During the dinner, we mentioned to our captain that we were lucky there was a cancellation. She informed us that there are only limited tables for two and they usually hold the tables for bigger parties. I was very surprised and disappointed since most of the time I go to fine dining restaurants only with my husband. However I understood why they do that, it usually takes 3-4 hours per sitting and they will make more money from a group of people rather than a couple.

On the way out, we noticed that there was a guestbook and I couldn't leave without writing something on it. The book was placed on top of a glass table and there was a set of stone blocks with some words engraved on it "one must read everything, observe everything, hear everything, try everything, see everything in order to retain", that's true.

Per Se: Interior
"one must read everything, observe everything, hear everything, try everything, see everything in order to retain"
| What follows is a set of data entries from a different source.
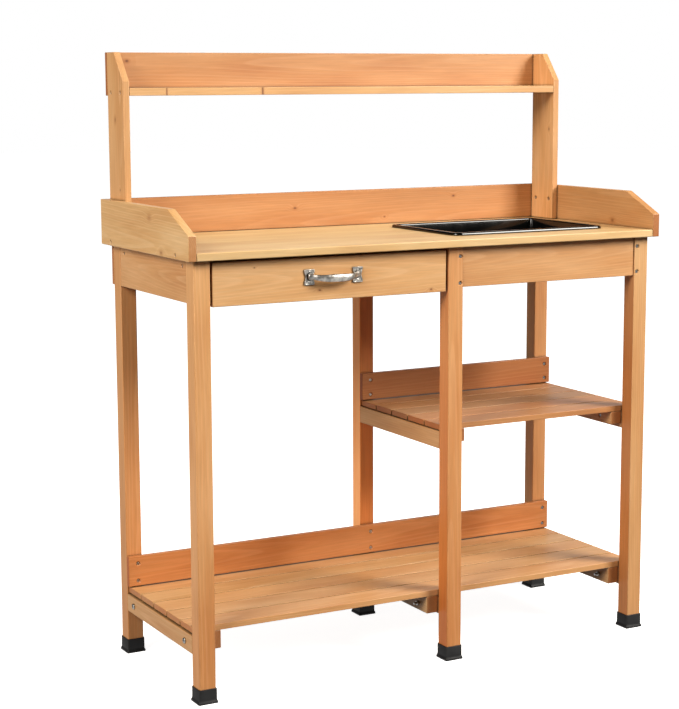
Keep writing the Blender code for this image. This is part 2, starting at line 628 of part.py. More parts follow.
def grip_mesh():
    """The bowed grip: a swelling tube, flattened front to back, as a plain mesh."""
    curve = bpy.data.curves.new("grip_path", "CURVE")
    curve.dimensions = "3D"
    curve.bevel_depth = 1.0
    curve.bevel_resolution = 2
    curve.use_fill_caps = True
    count = 15
    reach = GRIP_REACH - GRIP_RADIUS_MIDDLE * GRIP_FLATNESS
    spline = curve.splines.new("POLY")
    spline.points.add(count - 1)
    for i, point in enumerate(spline.points):
        t = -1 + 2 * i / (count - 1)
        out = reach * (1 - abs(t) ** 3.2)
        out = max(out, PLATE_THICKNESS * 0.5)
        swell = math.cos(t * math.pi / 2)
        point.co = (t * HANDLE_SPAN / 2, -out / GRIP_FLATNESS, 0, 1)
        point.radius = GRIP_RADIUS_END + (GRIP_RADIUS_MIDDLE - GRIP_RADIUS_END) * swell
    holder = bpy.data.objects.new("grip_path", curve)
    CUTTERS.objects.link(holder)
    evaluated = holder.evaluated_get(bpy.context.evaluated_depsgraph_get())
    mesh = bpy.data.meshes.new_from_object(evaluated)
    bpy.data.objects.remove(holder, do_unlink=True)
    bm = bmesh.new()
    bm.from_mesh(mesh)
    bmesh.ops.remove_doubles(bm, verts=bm.verts, dist=0.01 * MM)
    bmesh.ops.scale(bm, vec=(1, GRIP_FLATNESS, 1), verts=bm.verts)
    return bm


def build_handle():
    place = Vector((HANDLE_X, HANDLE_BACK_Y, HANDLE_Z))
    made = add_object("drawer_handle", grip_mesh(), "cast_zinc", DRAWER_SLIDE, place)
    behind = box_cutter("behind_handle", (HANDLE_X - HANDLE_SPAN, HANDLE_X + HANDLE_SPAN),
                        (HANDLE_BACK_Y, HANDLE_BACK_Y + LEG), (HANDLE_Z - LEG, HANDLE_Z + LEG))
    cut(made, behind, before_bevel=False)
    for name, side in (("left", -1), ("right", 1)):
        plate = add_object(f"handle_plate_{name}", handle_plate(side), None, ROOT, place, CUTTERS)
        plate.hide_render = True
        plate.display_type = "WIRE"
        union = made.modifiers.new("join_plate_" + name, "BOOLEAN")
        union.operation = "UNION"
        union.solver = "EXACT"
        union.object = plate


# ---------------------------------------------------------------- sink
def build_sink():
    """The moulded basin: its visible surface as rings from rim to floor, thickened downwards."""
    wall_top = SINK_RIM_WIDTH
    wall_foot = SINK_RIM_WIDTH + SINK_WALL_SLOPE
    levels = [(0.0, GAP), (0.4 * MM, SINK_RIM_HEIGHT * 0.55), (2.5 * MM, SINK_RIM_HEIGHT),
              (wall_top - 3 * MM, SINK_RIM_HEIGHT), (wall_top, SINK_RIM_HEIGHT * 0.55),
              (wall_foot, SINK_FLOOR_RADIUS - SINK_BASIN_DEPTH)]
    for step in range(1, 5):
        angle = math.radians(90) * step / 4
        levels.append((wall_foot + SINK_FLOOR_RADIUS * (1 - math.cos(angle)),
                       SINK_FLOOR_RADIUS * (1 - math.sin(angle)) - SINK_BASIN_DEPTH))
    bm = bmesh.new()
    rings = [[bm.verts.new(point) for point in sink_ring(inset, z)] for inset, z in levels]
    for outer, inner in zip(rings, rings[1:]):
        count = len(outer)
        for i in range(count):
            j = (i + 1) % count
            bm.faces.new((outer[i], outer[j], inner[j], inner[i]))
    bm.faces.new(rings[-1])
    made = add_object("sink_basin", bm, "black_gloss_plastic", SINK_LIFT, SINK_AXIS)
    shell = made.modifiers.new("wall", "SOLIDIFY")
    shell.thickness = SINK_WALL
    shell.offset = -1
    shell.use_even_offset = True
    return made


def main():
    legs = build_legs()
    build_tabletop()
    build_side_boards()
    build_backsplash()
    build_rack()
    build_aprons(legs)
    build_shelves()
    build_runners()
    build_drawer()
    build_handle()
    build_sink()
    print("nodes:", sum(1 for made in PARTS.objects if made.type == "MESH"))


main()
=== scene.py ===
# %% [markdown]
# # A wooden potting bench, finished
#
# The bench is flat-pack joinery: planed fir boards, stained a honey colour and given a satin
# lacquer, screwed and bolted together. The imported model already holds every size, so this lesson
# reads each board's place from it and spends its effort on what the eye sees: eased edges, wood
# grain that runs along each board, screw heads, moulded plastic and a cast handle.

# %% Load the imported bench
import json
import math
import random

import bmesh
import bpy
from mathutils import Matrix, Vector


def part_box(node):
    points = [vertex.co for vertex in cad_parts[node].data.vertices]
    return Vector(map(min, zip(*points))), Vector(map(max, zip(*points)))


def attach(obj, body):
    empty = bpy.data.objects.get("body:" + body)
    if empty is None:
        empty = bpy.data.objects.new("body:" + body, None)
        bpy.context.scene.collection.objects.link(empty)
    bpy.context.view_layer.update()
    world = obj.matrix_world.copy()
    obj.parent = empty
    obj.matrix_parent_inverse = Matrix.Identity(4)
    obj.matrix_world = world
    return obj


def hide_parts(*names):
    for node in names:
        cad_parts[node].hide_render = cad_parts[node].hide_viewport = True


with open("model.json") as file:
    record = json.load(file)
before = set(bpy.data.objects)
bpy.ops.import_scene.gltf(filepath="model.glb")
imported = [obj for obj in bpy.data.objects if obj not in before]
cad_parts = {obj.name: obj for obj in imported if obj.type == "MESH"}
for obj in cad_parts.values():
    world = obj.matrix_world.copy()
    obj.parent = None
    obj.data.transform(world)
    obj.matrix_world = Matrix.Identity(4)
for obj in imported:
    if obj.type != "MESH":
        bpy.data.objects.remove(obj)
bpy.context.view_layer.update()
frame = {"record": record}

MM = 0.001
QUARTER = math.radians(90)
BODIES = frame["record"]["behaviour"]["bodies"]
BODY_OF = {node: body for body, nodes in BODIES.items() for node in nodes}

# %% [markdown]
# ## The camera
#
# The bench is seen from the left of its front, a little above the working surface, with a long
# lens that keeps the legs nearly parallel. Eye place and three angles say that the way the head of
# a tripod does; the rotation is then built from the viewing direction, so no tracking constraint
# is needed.

# %% Camera
EYE = Vector((-2.068, -3.6155, 1.3136))
TURN = math.radians(-28.296)          # about the vertical; zero looks straight at the front
TILT = math.radians(-8.627)
ROLL = math.radians(-0.229)

ahead = Vector((-math.sin(TURN) * math.cos(TILT), math.cos(TURN) * math.cos(TILT), math.sin(TILT)))
level = Vector((math.cos(TURN), math.sin(TURN), 0))
rise = level.cross(ahead)
side = math.cos(ROLL) * level + math.sin(ROLL) * rise
top = math.cos(ROLL) * rise - math.sin(ROLL) * level

camera_data = bpy.data.cameras.new("camera")
camera_data.sensor_fit = "HORIZONTAL"
camera_data.sensor_width = 36
camera_data.lens = 95.9
camera = bpy.data.objects.new("camera", camera_data)
camera.matrix_world = Matrix.Translation(EYE) @ Matrix((side, top, -ahead)).transposed().to_4x4()
bpy.context.scene.collection.objects.link(camera)
bpy.context.scene.camera = camera
print("camera:", [round(value, 3) for value in camera.location], camera_data.lens, "mm")

# %% [markdown]
# ## Colours and shader nodes
#
# A finish is mixed in sRGB hex values, while the renderer works with linear light, so one
# function turns the first into the second. Shader trees are long, so one small function adds a
# node, sets what it is told and wires its inputs; the trees below then read like recipes.

# %% Colour and node helpers
def linear(hex_colour):
    """A colour such as e0a066 as linear red, green, blue and alpha."""
    channels = [int(hex_colour[i:i + 2], 16) / 255 for i in (0, 2, 4)]
    bright = [c / 12.92 if c <= 0.04045 else ((c + 0.055) / 1.055) ** 2.4 for c in channels]
    return (*bright, 1.0)


def add(tree, kind, inputs=None, stops=None, **settings):
    """Adds one node. Inputs are values, sockets or nodes, and stops are a ramp's colours."""
    node = tree.nodes.new("ShaderNode" + kind)
    for name, value in settings.items():
        setattr(node, name, value)
    for socket, value in (inputs or {}).items():
        if isinstance(value, bpy.types.Node):
            value = value.outputs[0]
        if isinstance(value, bpy.types.NodeSocket):
            tree.links.new(value, node.inputs[socket])
        else:
            node.inputs[socket].default_value = value
    if stops:
        marks = node.color_ramp.elements
        while len(marks) < len(stops):
            marks.new(1.0)
        for mark, (place, colour) in zip(marks, stops):
            mark.position = place
            mark.color = linear(colour)
    return node


def new_material(name, **surface):
    """An empty Principled material: its tree, its shader and the material itself."""
    made = bpy.data.materials.new(name)
    made.use_nodes = True
    shader = made.node_tree.nodes["Principled BSDF"]
    for socket, value in surface.items():
        shader.inputs[socket.replace("_", " ")].default_value = value
    return made.node_tree, shader, made


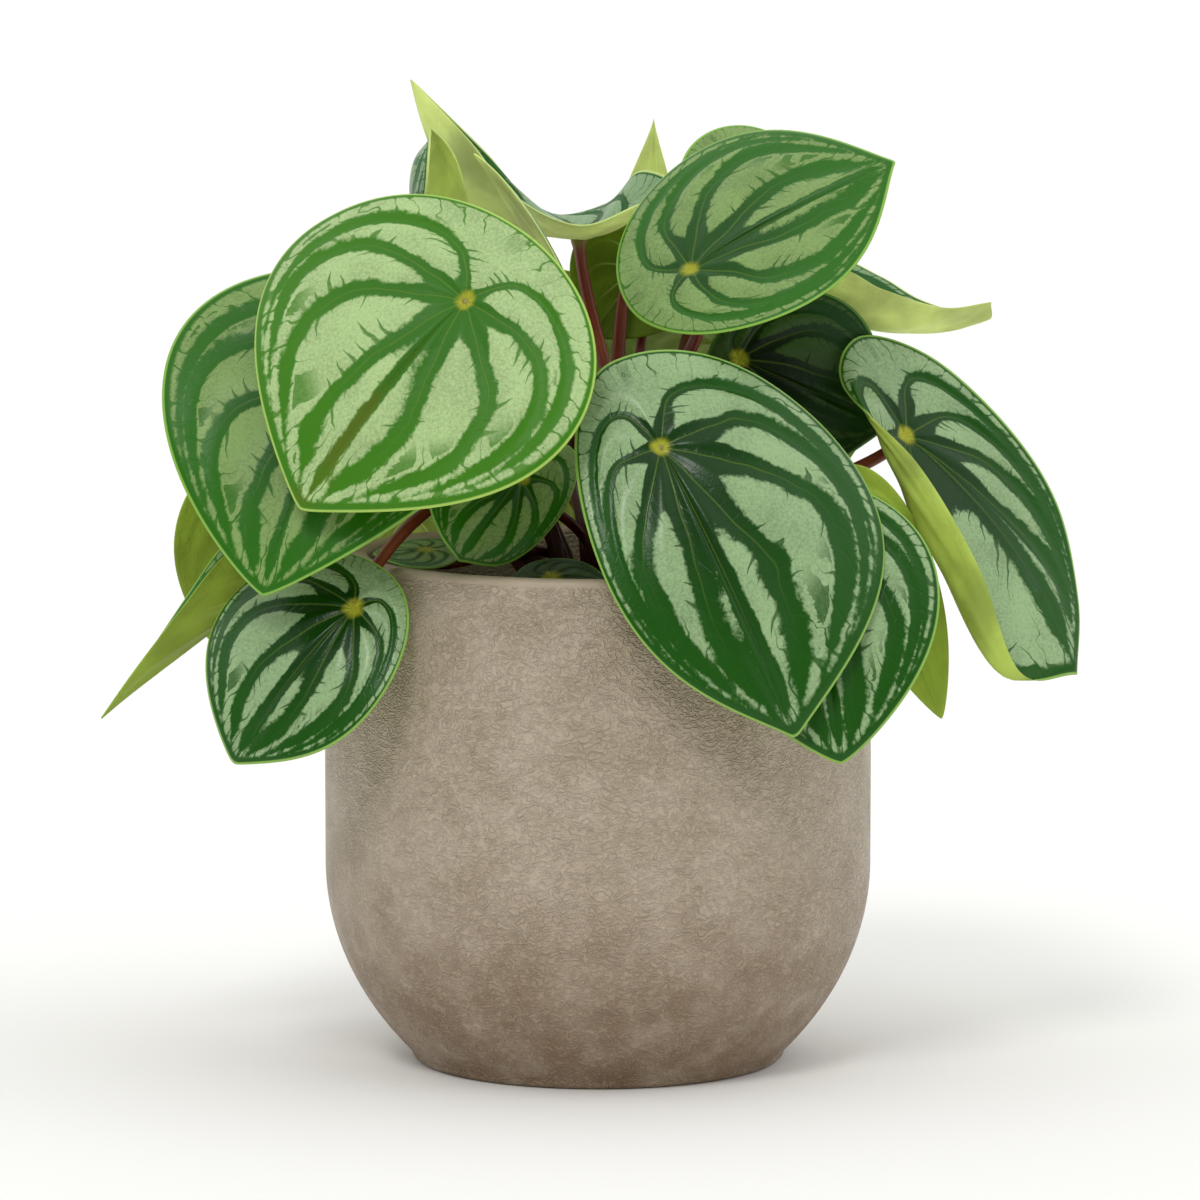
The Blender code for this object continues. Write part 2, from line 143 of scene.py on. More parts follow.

This was definitely a spectacular and memorable culinary experience, what a perfect way to celebrate our anniversary! We realize that this was the most expensive dinner we've ever had so far, however for those who really enjoy cuisine it is justified. We are looking forward to return, hopefully in the near future.


Per Se
10 Columbus Circle, 4th Floor
New York, NY 10019
(212) 823-9335


Linda Ong said...

Hi, I found your link from Flickr. I am wondering what camera you use? Your photos are good and bright, did you use flash?

yummyinthetummy said...

I use Canon A570 and Canon S5, and depending on the restaurant sometimes I use flash.

Heather said...

I love your write up of your experience -- especially since that was your follow up to lunch at L'Atelier. I'd been dying to go to Per Se since I moved to New York five years ago, but just this past summer they began offering a "salon menu" (a la carte in the lounge) to counter the recession. So finally I was able to go and it was worth both the hype and the wait!